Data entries
>>>
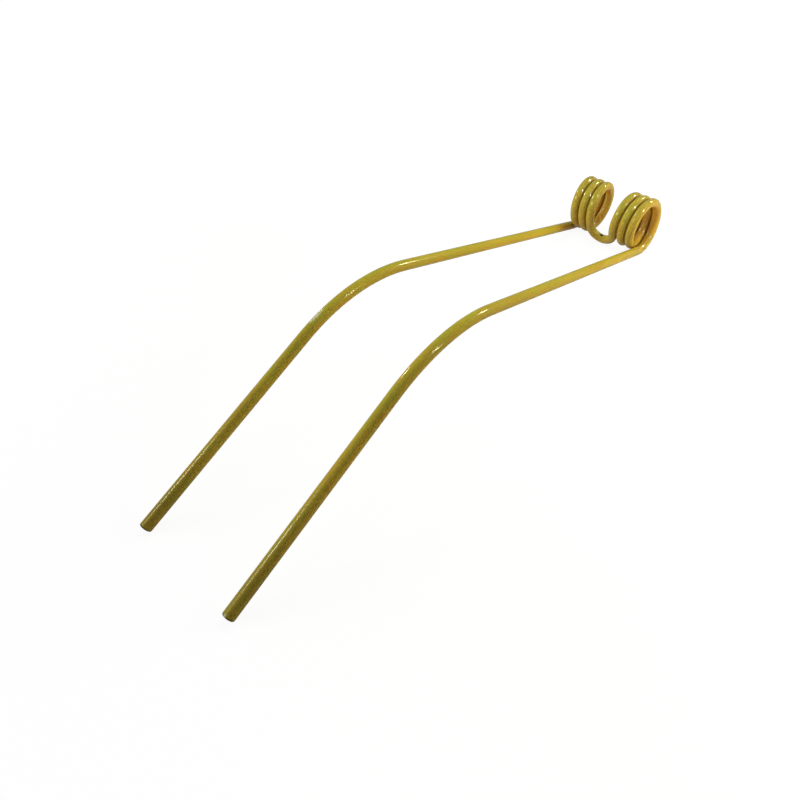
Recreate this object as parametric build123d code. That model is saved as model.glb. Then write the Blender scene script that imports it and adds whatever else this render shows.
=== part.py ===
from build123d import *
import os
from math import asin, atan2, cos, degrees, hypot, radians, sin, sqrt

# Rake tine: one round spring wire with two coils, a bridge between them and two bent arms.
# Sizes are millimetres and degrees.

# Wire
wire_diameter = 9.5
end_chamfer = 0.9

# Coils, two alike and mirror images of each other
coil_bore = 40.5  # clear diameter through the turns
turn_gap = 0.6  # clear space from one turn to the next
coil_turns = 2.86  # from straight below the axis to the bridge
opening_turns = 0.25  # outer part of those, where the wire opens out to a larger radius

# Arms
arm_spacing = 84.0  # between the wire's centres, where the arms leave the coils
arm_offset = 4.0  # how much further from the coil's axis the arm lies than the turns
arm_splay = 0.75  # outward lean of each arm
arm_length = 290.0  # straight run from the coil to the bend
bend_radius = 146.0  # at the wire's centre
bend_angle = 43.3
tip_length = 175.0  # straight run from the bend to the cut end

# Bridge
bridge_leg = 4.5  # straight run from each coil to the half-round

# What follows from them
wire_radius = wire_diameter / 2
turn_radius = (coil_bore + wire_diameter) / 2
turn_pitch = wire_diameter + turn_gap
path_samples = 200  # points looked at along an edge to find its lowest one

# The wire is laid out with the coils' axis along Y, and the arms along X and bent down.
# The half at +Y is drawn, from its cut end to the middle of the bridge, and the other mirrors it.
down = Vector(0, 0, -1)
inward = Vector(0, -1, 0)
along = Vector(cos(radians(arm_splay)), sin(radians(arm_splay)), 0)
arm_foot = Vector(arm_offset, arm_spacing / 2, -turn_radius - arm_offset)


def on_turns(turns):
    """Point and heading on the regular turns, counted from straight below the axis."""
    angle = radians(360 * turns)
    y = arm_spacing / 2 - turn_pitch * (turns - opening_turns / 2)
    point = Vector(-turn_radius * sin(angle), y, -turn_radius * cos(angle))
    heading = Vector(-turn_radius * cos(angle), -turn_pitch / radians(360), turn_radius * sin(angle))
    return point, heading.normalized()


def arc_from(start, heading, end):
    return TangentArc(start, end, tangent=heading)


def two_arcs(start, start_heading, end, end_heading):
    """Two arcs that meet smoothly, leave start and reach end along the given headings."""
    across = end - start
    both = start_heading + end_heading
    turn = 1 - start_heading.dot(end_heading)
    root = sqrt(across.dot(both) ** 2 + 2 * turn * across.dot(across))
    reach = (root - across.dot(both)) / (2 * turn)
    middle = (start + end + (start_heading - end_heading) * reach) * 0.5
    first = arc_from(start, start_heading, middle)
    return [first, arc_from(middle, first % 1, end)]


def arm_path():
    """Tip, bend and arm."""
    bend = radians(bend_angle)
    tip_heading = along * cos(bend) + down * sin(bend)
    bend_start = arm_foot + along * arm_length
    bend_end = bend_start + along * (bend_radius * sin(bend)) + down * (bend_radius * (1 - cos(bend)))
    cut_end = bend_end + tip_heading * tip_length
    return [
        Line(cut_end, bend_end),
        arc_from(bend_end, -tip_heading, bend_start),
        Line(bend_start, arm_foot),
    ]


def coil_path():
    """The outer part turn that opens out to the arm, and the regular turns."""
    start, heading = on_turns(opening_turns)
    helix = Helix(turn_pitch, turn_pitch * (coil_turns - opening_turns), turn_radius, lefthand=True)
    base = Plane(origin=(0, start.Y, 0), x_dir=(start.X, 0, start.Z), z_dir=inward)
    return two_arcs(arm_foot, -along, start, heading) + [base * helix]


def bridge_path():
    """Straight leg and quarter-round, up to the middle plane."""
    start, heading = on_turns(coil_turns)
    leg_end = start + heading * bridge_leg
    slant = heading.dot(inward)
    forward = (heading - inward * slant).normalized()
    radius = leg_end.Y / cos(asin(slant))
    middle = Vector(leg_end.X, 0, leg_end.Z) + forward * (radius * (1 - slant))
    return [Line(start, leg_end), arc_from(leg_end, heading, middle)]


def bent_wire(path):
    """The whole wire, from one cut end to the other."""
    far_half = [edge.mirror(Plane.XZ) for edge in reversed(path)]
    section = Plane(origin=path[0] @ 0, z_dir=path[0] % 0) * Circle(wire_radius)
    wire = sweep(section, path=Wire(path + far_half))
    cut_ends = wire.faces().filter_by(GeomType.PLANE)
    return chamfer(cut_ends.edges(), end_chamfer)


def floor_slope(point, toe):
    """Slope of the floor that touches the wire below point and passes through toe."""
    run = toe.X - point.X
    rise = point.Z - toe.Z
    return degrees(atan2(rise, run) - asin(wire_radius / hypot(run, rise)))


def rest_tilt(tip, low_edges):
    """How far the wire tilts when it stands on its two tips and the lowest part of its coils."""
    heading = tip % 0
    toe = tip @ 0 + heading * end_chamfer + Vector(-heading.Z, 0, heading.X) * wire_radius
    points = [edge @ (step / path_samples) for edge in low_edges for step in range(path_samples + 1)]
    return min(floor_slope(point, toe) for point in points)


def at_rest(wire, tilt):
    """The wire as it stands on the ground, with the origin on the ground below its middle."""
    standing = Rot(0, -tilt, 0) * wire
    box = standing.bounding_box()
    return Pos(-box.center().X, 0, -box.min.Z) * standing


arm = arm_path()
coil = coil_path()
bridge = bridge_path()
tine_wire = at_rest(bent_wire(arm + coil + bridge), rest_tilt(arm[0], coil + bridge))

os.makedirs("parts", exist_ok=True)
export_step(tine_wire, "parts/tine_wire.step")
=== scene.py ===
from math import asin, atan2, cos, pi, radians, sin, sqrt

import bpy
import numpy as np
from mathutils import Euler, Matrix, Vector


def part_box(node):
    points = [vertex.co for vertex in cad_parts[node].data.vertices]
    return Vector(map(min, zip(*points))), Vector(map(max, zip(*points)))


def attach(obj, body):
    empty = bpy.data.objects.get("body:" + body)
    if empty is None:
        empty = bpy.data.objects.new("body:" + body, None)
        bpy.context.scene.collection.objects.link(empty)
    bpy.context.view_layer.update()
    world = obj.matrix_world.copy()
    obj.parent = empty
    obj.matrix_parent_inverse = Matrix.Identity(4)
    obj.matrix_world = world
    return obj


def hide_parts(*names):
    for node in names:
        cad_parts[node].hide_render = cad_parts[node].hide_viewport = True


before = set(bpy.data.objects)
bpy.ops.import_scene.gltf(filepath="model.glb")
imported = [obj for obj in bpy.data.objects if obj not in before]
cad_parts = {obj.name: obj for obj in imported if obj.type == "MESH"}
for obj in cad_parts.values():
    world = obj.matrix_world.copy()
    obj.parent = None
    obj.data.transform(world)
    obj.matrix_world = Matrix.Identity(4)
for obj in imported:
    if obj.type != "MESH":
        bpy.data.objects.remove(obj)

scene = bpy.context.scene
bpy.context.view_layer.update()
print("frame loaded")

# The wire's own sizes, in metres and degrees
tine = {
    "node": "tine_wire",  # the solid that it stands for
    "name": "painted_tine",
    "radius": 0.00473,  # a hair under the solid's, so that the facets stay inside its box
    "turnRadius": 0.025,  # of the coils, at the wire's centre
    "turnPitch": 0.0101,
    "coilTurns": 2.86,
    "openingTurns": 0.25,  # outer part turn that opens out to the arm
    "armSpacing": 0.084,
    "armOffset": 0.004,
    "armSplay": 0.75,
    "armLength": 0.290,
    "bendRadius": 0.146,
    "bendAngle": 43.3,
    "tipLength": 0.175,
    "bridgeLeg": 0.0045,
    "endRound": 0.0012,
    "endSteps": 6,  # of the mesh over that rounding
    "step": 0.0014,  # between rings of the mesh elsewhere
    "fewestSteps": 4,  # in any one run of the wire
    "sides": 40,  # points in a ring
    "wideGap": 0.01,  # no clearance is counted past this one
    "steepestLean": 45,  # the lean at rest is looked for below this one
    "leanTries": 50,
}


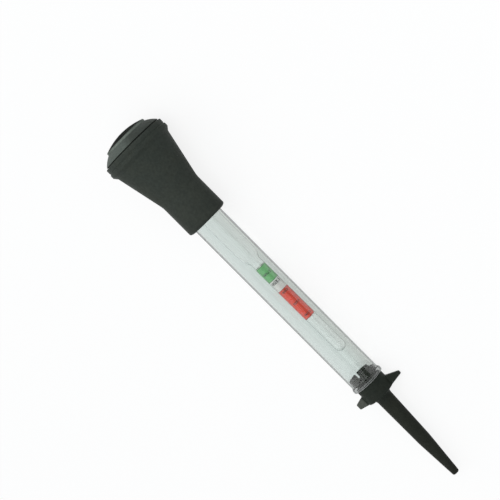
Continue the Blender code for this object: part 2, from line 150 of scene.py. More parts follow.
<<<
▶ [What is needed]:
Repeat exactly the lines from the one containing "in imported if" to the one containing "bpy.data.objects.remove(obj)", both lines included, and nothing else.

▶ [The completed task]:
cad_parts = {obj.name: obj for obj in imported if obj.type == "MESH"}
for obj in cad_parts.values():
    world = obj.matrix_world.copy()
    obj.parent = None
    obj.data.transform(world)
    obj.matrix_world = Matrix.Identity(4)
for obj in imported:
    if obj.type != "MESH":
        bpy.data.objects.remove(obj)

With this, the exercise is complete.